**What you need to do**. Only the lines from the start of the entries up to and including the line with "seat_back_y = rear_rail_back - tack_rebate;" should be written out, exactly as they stand.

**Exercise materials**.
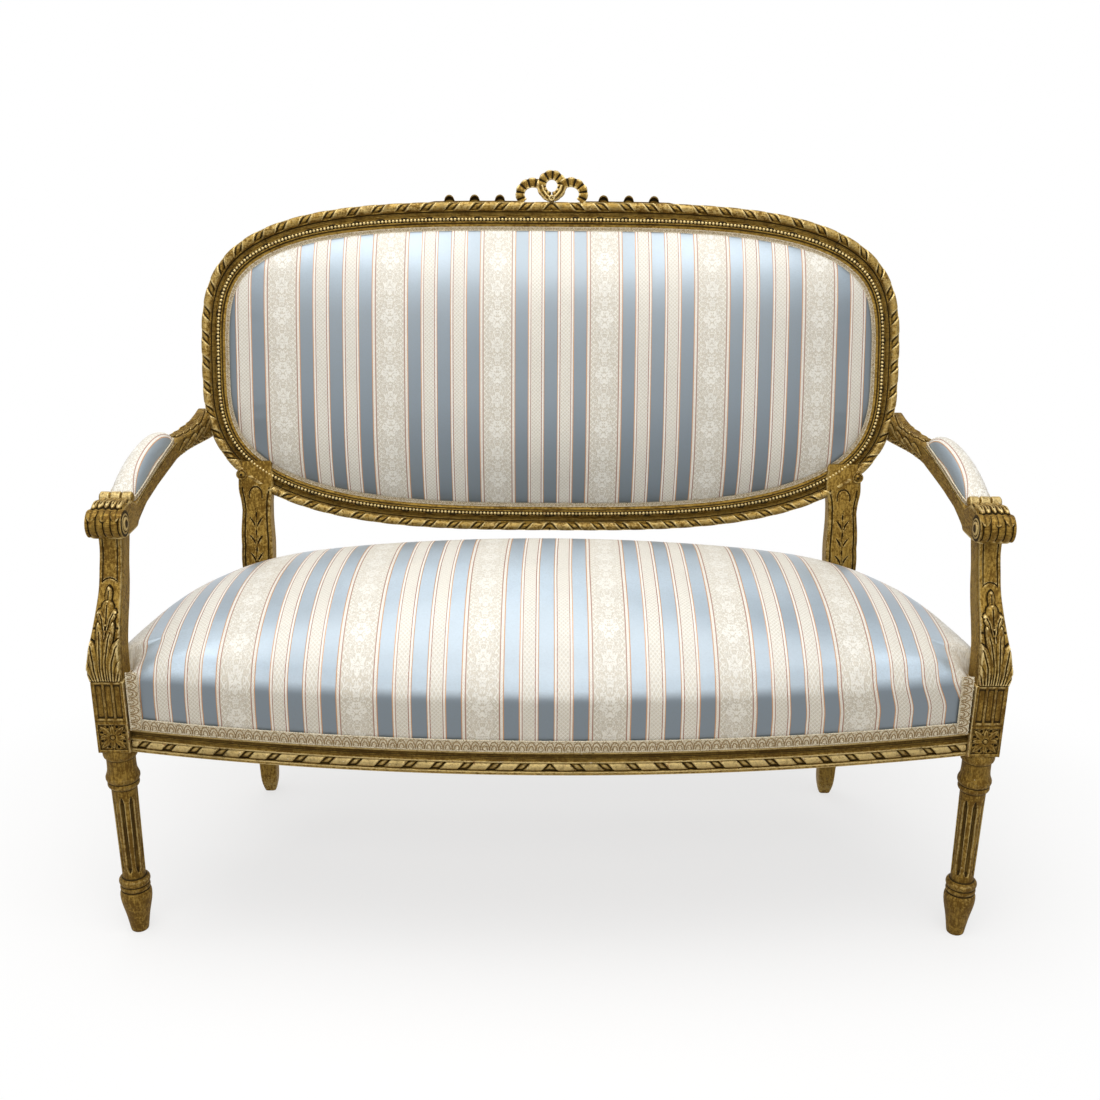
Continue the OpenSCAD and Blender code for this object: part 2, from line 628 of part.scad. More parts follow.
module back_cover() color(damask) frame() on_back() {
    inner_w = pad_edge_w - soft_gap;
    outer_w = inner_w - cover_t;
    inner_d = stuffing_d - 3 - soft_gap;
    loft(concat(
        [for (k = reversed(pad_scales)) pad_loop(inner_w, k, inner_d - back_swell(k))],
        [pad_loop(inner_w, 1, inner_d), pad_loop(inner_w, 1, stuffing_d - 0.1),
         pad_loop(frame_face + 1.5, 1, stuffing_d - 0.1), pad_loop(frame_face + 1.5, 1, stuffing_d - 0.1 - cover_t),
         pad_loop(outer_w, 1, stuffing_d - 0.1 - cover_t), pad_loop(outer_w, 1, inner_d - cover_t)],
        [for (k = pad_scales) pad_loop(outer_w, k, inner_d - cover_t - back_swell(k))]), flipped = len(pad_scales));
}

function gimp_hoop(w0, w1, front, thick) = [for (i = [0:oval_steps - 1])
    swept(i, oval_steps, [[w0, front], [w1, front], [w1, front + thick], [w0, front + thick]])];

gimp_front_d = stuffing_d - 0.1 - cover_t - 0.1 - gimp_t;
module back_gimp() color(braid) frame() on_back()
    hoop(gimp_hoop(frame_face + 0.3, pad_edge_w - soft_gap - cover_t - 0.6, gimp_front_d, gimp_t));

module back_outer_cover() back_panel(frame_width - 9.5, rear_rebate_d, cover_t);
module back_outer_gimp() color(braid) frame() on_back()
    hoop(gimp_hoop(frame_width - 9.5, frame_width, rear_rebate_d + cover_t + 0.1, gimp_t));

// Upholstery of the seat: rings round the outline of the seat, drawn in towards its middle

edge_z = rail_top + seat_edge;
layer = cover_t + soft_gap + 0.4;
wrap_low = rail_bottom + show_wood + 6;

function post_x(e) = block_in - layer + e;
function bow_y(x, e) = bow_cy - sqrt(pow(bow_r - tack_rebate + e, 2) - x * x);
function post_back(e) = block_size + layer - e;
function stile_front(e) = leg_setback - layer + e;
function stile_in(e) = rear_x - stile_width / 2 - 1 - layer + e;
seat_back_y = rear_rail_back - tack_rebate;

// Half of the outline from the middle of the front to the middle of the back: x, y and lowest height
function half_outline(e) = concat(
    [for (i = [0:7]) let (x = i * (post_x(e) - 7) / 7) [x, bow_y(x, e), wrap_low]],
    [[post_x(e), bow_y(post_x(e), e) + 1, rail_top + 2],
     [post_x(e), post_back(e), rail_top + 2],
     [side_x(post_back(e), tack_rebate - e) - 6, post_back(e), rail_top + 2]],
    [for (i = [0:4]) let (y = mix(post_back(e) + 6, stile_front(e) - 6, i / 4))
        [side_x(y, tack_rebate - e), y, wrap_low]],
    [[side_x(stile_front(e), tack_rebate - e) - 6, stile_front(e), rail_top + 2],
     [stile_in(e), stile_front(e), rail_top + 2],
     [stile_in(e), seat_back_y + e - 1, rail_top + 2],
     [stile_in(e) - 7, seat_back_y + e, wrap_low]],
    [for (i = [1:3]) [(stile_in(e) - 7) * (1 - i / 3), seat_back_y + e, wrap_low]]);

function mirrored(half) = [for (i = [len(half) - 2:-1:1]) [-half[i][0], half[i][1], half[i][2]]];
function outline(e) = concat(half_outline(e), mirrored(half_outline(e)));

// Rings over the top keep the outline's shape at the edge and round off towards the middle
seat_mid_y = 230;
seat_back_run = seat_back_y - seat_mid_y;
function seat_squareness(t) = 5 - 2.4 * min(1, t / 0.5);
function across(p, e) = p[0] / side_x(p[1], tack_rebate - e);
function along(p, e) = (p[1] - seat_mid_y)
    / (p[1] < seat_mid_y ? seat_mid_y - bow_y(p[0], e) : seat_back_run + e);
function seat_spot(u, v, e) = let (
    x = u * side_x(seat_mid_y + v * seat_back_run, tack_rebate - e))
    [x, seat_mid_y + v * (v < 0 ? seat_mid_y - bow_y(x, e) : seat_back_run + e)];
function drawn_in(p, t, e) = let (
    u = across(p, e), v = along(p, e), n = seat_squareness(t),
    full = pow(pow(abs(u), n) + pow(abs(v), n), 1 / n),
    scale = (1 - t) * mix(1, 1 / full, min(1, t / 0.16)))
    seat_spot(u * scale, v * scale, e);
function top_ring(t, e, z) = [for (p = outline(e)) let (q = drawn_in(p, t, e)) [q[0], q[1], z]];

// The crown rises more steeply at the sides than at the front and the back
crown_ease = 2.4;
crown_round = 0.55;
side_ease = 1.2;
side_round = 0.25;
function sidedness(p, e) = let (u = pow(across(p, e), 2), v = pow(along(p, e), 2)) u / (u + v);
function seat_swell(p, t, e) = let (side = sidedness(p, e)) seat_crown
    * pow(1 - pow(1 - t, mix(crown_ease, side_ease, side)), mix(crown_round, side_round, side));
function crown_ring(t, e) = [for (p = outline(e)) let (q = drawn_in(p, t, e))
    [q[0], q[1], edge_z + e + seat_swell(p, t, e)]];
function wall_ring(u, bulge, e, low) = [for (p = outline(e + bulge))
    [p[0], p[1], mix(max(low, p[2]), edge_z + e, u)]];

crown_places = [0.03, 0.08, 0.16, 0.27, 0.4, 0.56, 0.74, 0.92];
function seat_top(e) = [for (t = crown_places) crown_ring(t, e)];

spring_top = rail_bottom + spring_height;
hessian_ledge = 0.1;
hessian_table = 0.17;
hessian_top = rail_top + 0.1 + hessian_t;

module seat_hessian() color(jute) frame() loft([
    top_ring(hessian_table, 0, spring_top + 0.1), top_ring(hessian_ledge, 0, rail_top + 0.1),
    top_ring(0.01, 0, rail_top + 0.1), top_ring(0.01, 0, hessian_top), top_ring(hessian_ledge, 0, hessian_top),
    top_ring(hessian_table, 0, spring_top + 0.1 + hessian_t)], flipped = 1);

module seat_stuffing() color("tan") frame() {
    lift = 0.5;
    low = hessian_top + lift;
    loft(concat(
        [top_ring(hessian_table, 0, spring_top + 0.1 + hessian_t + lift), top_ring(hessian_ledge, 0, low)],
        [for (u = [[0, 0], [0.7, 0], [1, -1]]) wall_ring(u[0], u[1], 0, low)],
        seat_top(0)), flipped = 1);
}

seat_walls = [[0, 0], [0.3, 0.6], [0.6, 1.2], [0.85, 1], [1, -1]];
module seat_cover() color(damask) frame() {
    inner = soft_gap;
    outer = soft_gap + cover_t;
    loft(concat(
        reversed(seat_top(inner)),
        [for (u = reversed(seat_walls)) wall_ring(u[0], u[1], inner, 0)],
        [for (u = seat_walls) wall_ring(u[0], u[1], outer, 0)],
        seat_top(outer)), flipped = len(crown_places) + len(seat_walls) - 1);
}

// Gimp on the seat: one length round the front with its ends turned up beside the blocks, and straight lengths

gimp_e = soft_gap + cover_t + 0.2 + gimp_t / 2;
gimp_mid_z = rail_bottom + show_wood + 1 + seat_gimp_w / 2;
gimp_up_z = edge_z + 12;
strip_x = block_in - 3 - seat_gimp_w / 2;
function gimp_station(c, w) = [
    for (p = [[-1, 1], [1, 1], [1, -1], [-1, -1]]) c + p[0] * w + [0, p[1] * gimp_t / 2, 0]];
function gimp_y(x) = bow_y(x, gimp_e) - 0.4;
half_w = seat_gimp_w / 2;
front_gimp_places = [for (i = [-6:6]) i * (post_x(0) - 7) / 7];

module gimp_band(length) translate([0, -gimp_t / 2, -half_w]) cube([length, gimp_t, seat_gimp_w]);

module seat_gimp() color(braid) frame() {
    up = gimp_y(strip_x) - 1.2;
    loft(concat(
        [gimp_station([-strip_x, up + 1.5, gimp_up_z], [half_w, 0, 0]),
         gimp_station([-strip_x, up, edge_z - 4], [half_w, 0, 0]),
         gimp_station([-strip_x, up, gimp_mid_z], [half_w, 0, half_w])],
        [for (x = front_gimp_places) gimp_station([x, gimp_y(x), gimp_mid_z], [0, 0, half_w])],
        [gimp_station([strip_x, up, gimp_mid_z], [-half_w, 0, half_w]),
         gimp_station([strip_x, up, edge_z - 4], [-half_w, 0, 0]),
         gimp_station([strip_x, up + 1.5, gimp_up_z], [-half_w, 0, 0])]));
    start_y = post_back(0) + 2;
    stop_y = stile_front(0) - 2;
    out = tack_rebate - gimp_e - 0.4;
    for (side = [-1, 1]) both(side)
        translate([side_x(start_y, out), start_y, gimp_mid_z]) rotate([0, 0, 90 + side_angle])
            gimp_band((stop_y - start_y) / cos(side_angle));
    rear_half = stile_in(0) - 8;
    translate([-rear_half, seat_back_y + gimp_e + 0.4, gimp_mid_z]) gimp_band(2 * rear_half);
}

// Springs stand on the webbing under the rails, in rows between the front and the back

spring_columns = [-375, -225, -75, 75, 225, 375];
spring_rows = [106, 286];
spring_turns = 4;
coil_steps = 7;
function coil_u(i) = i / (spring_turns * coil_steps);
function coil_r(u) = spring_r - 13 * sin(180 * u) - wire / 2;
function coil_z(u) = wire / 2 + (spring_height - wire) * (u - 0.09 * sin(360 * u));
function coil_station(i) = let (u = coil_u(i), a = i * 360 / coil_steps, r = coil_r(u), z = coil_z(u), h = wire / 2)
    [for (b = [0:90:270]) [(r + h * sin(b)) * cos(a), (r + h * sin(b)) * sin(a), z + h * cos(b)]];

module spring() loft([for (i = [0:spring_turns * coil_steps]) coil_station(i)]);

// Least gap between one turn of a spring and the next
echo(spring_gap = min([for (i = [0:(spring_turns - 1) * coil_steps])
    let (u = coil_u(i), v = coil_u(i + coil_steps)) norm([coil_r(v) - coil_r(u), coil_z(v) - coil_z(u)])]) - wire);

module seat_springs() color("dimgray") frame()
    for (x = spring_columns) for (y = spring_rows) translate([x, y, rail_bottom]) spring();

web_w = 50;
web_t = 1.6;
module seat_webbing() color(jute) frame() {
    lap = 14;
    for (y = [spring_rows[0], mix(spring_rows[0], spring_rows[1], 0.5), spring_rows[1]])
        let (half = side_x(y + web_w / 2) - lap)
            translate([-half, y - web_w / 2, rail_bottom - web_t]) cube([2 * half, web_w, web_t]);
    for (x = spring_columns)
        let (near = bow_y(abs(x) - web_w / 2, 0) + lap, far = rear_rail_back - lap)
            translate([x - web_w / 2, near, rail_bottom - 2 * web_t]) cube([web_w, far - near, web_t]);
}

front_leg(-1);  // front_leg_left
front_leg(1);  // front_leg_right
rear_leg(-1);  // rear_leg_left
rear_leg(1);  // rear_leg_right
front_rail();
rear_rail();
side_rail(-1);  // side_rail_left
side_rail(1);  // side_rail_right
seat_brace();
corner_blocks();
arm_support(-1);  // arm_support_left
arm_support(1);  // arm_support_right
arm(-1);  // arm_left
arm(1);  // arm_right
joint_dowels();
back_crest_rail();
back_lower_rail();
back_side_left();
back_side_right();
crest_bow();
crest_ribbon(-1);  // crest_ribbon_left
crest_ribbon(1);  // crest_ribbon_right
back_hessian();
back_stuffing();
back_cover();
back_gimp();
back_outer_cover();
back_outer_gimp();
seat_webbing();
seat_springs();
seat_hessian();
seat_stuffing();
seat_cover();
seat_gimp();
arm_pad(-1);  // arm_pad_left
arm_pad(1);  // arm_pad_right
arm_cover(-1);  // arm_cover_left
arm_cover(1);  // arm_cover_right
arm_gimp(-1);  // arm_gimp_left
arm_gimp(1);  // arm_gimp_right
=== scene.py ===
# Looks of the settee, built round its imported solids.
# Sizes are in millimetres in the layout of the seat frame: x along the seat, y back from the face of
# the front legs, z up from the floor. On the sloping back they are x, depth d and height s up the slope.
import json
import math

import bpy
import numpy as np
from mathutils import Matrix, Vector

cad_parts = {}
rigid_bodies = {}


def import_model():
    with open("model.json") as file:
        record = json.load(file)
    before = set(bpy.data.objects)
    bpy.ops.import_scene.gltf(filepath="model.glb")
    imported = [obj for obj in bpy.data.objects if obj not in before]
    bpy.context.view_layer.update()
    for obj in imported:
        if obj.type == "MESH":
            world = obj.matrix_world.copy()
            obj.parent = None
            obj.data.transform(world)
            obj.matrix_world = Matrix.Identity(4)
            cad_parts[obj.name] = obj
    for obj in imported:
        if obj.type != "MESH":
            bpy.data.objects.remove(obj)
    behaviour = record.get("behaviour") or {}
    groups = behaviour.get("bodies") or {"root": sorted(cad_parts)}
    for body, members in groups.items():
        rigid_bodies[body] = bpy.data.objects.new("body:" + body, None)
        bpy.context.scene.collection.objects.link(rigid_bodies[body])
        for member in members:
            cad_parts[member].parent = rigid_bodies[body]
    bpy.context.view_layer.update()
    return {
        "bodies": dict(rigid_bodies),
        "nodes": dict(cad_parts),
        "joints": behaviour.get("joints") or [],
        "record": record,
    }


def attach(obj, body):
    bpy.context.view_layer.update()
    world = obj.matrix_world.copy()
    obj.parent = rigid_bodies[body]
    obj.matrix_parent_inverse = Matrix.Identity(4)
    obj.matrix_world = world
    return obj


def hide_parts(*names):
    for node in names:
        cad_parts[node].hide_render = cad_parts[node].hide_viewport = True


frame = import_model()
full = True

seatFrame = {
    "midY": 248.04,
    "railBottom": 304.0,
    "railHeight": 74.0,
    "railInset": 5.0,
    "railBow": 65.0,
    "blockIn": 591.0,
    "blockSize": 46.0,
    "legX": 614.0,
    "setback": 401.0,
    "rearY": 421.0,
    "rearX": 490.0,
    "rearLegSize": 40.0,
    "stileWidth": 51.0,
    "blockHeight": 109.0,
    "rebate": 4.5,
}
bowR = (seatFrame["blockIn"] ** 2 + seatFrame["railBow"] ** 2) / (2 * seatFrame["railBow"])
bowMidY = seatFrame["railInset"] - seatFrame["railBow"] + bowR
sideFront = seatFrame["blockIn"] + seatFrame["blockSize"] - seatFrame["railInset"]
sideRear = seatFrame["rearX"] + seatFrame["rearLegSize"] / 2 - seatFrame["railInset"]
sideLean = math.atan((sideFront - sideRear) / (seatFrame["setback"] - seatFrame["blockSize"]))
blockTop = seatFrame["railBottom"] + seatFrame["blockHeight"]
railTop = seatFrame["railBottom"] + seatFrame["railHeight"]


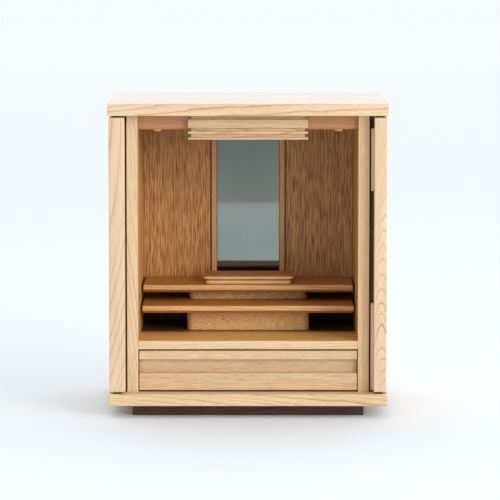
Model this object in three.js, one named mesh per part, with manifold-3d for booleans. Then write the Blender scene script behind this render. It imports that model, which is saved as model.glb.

**Task answer**.
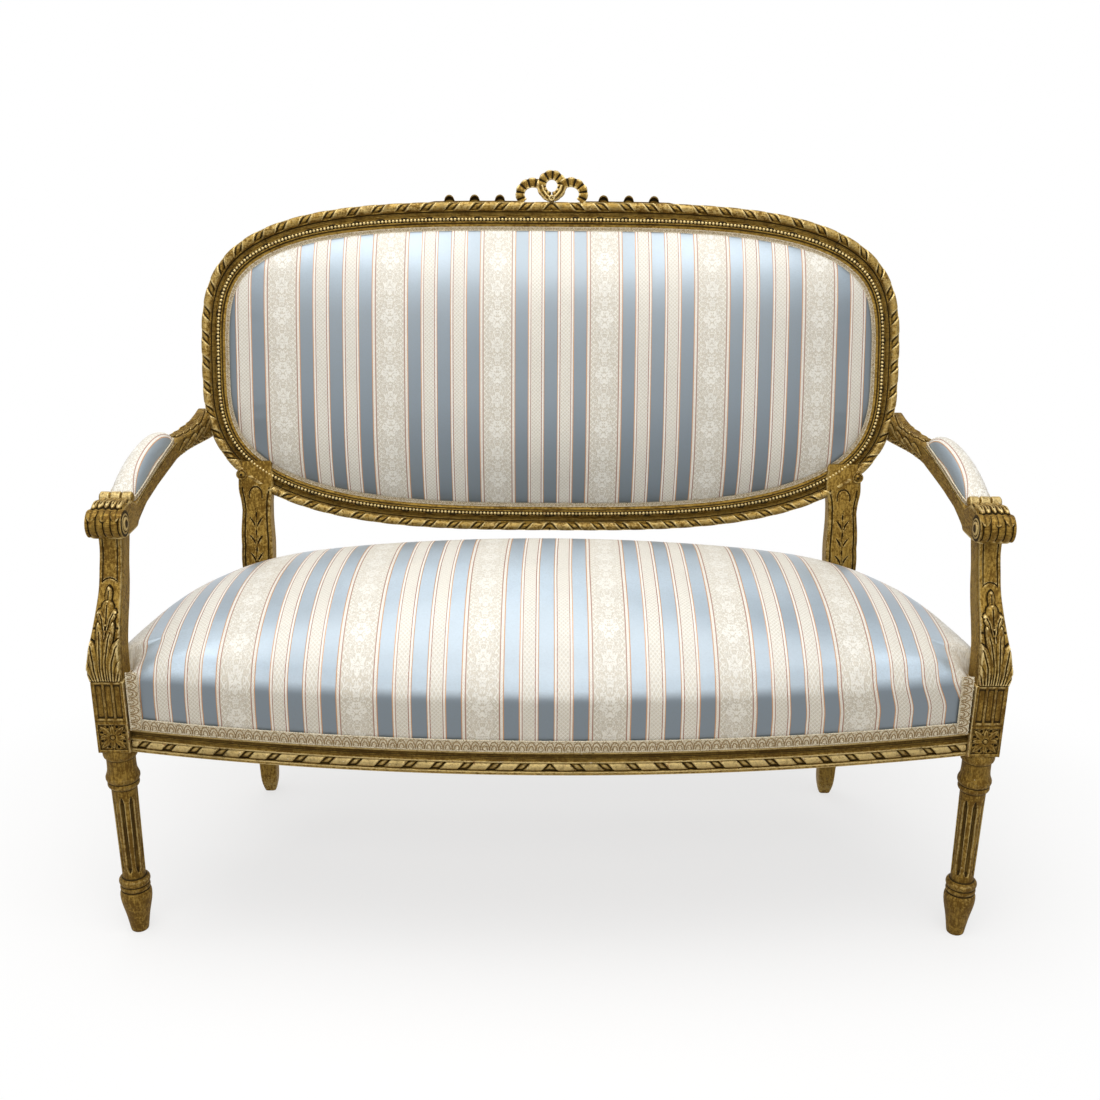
Continue the OpenSCAD and Blender code for this object: part 2, from line 628 of part.scad. More parts follow.
module back_cover() color(damask) frame() on_back() {
    inner_w = pad_edge_w - soft_gap;
    outer_w = inner_w - cover_t;
    inner_d = stuffing_d - 3 - soft_gap;
    loft(concat(
        [for (k = reversed(pad_scales)) pad_loop(inner_w, k, inner_d - back_swell(k))],
        [pad_loop(inner_w, 1, inner_d), pad_loop(inner_w, 1, stuffing_d - 0.1),
         pad_loop(frame_face + 1.5, 1, stuffing_d - 0.1), pad_loop(frame_face + 1.5, 1, stuffing_d - 0.1 - cover_t),
         pad_loop(outer_w, 1, stuffing_d - 0.1 - cover_t), pad_loop(outer_w, 1, inner_d - cover_t)],
        [for (k = pad_scales) pad_loop(outer_w, k, inner_d - cover_t - back_swell(k))]), flipped = len(pad_scales));
}

function gimp_hoop(w0, w1, front, thick) = [for (i = [0:oval_steps - 1])
    swept(i, oval_steps, [[w0, front], [w1, front], [w1, front + thick], [w0, front + thick]])];

gimp_front_d = stuffing_d - 0.1 - cover_t - 0.1 - gimp_t;
module back_gimp() color(braid) frame() on_back()
    hoop(gimp_hoop(frame_face + 0.3, pad_edge_w - soft_gap - cover_t - 0.6, gimp_front_d, gimp_t));

module back_outer_cover() back_panel(frame_width - 9.5, rear_rebate_d, cover_t);
module back_outer_gimp() color(braid) frame() on_back()
    hoop(gimp_hoop(frame_width - 9.5, frame_width, rear_rebate_d + cover_t + 0.1, gimp_t));

// Upholstery of the seat: rings round the outline of the seat, drawn in towards its middle

edge_z = rail_top + seat_edge;
layer = cover_t + soft_gap + 0.4;
wrap_low = rail_bottom + show_wood + 6;

function post_x(e) = block_in - layer + e;
function bow_y(x, e) = bow_cy - sqrt(pow(bow_r - tack_rebate + e, 2) - x * x);
function post_back(e) = block_size + layer - e;
function stile_front(e) = leg_setback - layer + e;
function stile_in(e) = rear_x - stile_width / 2 - 1 - layer + e;
seat_back_y = rear_rail_back - tack_rebate;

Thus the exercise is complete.